Instructions for the task:
Restate verbatim the lines between the one holding "closes the cut ends" and the one holding "before = set(bpy.data.objects)", both included, and no others.
Start
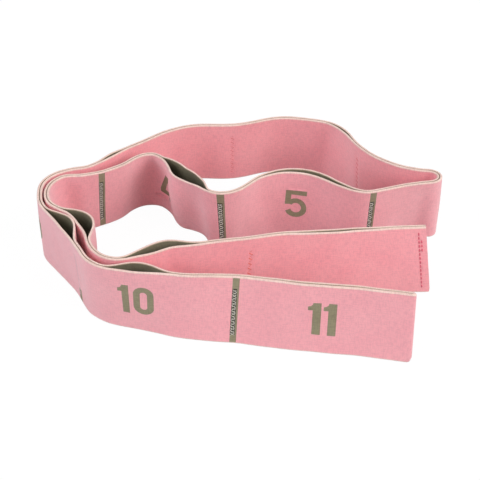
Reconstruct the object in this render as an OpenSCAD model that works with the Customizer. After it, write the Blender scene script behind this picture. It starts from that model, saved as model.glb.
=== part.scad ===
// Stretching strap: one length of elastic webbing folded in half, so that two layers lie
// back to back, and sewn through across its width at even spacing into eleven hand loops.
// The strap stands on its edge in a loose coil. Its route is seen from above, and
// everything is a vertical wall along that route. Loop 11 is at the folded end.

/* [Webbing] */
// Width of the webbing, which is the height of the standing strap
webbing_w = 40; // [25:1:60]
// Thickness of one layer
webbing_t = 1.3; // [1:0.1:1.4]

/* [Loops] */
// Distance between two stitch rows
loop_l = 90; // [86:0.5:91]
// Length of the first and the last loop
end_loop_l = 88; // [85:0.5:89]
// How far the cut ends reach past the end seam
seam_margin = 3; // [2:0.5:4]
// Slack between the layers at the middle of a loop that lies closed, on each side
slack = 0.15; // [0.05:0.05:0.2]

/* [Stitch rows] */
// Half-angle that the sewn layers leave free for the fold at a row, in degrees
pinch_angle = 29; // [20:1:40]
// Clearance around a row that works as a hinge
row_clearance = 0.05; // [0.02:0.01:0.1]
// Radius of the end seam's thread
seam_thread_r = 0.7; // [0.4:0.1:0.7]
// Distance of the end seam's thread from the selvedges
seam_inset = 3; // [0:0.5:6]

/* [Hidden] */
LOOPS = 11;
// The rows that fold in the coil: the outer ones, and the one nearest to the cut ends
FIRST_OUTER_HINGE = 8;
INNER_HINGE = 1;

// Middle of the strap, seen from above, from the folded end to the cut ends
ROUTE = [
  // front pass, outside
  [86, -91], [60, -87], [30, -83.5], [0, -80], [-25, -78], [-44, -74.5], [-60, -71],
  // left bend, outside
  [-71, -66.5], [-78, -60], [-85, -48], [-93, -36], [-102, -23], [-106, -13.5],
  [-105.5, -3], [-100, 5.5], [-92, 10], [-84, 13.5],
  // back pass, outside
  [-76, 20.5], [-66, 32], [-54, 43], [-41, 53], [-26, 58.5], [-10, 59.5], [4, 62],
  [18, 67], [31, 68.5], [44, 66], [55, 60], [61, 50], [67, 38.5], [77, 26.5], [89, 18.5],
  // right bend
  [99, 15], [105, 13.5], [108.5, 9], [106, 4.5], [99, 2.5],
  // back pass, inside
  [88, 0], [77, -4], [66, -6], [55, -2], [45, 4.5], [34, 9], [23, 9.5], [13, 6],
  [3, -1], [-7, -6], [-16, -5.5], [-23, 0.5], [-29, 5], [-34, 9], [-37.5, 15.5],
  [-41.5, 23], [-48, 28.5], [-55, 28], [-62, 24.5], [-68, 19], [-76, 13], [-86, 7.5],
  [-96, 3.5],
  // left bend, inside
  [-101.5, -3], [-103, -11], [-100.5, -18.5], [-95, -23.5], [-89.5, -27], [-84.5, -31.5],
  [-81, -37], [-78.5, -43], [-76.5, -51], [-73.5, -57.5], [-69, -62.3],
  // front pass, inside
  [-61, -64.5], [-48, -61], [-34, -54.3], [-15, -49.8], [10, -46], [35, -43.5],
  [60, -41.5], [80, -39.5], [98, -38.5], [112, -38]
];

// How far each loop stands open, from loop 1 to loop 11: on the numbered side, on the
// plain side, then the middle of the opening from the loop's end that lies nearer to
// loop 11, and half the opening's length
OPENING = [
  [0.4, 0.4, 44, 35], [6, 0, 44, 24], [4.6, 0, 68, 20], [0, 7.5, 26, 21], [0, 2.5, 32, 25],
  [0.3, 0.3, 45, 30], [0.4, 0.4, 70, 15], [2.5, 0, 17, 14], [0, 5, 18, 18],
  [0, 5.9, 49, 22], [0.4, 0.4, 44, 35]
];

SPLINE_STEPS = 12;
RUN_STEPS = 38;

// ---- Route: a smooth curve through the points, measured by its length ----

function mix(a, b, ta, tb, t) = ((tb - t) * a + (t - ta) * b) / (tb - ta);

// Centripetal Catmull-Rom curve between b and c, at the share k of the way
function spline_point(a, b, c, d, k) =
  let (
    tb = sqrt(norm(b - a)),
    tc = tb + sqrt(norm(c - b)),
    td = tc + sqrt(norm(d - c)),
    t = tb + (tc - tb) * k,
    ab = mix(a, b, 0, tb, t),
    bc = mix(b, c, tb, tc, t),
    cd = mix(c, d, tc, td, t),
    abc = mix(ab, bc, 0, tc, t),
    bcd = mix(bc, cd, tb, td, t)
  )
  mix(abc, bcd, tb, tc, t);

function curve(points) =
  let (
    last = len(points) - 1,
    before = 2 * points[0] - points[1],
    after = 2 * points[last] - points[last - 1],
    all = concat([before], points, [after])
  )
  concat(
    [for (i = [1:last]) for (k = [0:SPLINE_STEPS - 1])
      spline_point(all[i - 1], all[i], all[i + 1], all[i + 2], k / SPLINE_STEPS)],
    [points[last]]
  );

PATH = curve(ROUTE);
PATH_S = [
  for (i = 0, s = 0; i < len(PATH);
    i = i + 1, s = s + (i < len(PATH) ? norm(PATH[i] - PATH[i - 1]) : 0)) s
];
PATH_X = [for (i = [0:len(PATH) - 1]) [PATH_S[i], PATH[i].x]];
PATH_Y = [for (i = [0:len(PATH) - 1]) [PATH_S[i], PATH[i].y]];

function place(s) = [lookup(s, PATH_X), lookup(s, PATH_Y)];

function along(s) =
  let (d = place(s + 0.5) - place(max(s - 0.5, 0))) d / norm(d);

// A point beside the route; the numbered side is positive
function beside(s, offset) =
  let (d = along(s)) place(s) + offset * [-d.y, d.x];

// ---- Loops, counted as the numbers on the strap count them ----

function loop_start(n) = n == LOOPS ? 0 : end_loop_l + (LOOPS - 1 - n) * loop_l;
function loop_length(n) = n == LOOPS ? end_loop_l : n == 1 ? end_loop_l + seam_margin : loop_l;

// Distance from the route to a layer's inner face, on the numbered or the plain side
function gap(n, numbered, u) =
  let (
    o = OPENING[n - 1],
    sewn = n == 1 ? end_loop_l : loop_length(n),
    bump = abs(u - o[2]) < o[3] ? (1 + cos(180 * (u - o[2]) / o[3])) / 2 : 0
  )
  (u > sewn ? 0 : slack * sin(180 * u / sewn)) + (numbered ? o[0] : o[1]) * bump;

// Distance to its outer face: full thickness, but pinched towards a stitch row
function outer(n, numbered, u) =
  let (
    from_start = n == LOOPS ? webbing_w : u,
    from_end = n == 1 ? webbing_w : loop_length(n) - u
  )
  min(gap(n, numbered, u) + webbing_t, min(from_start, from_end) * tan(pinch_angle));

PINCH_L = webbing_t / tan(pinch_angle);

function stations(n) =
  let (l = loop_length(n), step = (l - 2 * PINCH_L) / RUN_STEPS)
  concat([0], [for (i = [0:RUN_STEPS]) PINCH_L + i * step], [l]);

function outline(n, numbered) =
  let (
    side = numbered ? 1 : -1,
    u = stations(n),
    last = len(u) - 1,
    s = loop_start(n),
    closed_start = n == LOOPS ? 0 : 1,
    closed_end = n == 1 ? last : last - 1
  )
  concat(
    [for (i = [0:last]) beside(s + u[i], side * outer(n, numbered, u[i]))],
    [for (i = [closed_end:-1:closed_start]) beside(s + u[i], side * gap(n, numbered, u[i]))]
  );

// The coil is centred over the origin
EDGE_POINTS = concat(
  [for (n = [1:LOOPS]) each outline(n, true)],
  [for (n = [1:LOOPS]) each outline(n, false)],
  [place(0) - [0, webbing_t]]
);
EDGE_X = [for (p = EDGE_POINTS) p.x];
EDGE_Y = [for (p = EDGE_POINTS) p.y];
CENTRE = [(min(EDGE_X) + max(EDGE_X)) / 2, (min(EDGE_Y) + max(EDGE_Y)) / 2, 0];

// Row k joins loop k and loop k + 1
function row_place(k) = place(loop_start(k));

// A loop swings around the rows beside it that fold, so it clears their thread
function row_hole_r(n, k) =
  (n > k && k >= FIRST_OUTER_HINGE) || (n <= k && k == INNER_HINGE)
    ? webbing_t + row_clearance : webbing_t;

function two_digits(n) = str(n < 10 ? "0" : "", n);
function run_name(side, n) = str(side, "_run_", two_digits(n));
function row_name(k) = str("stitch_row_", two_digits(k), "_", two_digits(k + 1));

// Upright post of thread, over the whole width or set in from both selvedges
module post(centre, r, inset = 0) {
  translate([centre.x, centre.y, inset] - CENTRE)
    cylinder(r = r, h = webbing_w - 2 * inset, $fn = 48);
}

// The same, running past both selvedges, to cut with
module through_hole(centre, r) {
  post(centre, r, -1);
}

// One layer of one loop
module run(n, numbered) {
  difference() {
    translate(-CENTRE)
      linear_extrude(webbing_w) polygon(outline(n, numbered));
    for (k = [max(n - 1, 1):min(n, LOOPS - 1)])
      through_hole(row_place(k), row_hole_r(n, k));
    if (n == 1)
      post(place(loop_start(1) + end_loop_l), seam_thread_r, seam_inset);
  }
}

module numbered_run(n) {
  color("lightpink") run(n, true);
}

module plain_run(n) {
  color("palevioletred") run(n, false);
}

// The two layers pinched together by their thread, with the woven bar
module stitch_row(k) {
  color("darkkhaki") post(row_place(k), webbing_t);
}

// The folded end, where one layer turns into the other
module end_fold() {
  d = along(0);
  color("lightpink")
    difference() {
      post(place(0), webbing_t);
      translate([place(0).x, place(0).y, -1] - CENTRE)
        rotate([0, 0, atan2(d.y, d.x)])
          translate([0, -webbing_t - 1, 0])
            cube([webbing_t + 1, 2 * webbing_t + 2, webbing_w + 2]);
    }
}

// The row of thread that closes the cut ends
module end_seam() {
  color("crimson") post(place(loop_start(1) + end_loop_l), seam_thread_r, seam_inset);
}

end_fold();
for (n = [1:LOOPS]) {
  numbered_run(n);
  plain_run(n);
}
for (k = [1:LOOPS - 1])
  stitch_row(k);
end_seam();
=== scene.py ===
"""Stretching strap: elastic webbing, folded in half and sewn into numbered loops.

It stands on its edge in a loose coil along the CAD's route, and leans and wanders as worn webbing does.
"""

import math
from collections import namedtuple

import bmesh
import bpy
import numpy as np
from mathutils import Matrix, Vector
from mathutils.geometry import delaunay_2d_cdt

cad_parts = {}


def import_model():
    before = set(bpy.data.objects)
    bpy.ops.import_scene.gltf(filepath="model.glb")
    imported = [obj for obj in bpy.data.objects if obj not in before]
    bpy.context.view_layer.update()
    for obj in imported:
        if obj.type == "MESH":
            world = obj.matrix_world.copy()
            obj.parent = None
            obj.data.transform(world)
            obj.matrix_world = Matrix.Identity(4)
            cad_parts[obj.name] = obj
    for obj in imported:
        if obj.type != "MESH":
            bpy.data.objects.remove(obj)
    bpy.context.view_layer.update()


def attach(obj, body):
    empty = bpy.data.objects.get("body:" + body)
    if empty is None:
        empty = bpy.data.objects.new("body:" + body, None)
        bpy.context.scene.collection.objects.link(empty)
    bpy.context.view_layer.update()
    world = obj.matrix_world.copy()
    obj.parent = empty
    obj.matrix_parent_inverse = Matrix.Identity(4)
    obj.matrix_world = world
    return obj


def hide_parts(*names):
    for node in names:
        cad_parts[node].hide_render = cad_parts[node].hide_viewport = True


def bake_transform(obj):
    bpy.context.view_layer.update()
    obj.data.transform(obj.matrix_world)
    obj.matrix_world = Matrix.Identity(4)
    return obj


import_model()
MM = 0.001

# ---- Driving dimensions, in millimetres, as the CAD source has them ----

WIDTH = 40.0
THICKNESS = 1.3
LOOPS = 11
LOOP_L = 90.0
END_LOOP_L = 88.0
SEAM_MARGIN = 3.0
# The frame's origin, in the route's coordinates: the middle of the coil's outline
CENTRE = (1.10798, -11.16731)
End
Final answer:
// The row of thread that closes the cut ends
module end_seam() {
  color("crimson") post(place(loop_start(1) + end_loop_l), seam_thread_r, seam_inset);
}

end_fold();
for (n = [1:LOOPS]) {
  numbered_run(n);
  plain_run(n);
}
for (k = [1:LOOPS - 1])
  stitch_row(k);
end_seam();
=== scene.py ===
"""Stretching strap: elastic webbing, folded in half and sewn into numbered loops.

It stands on its edge in a loose coil along the CAD's route, and leans and wanders as worn webbing does.
"""

import math
from collections import namedtuple

import bmesh
import bpy
import numpy as np
from mathutils import Matrix, Vector
from mathutils.geometry import delaunay_2d_cdt

cad_parts = {}


def import_model():
    before = set(bpy.data.objects)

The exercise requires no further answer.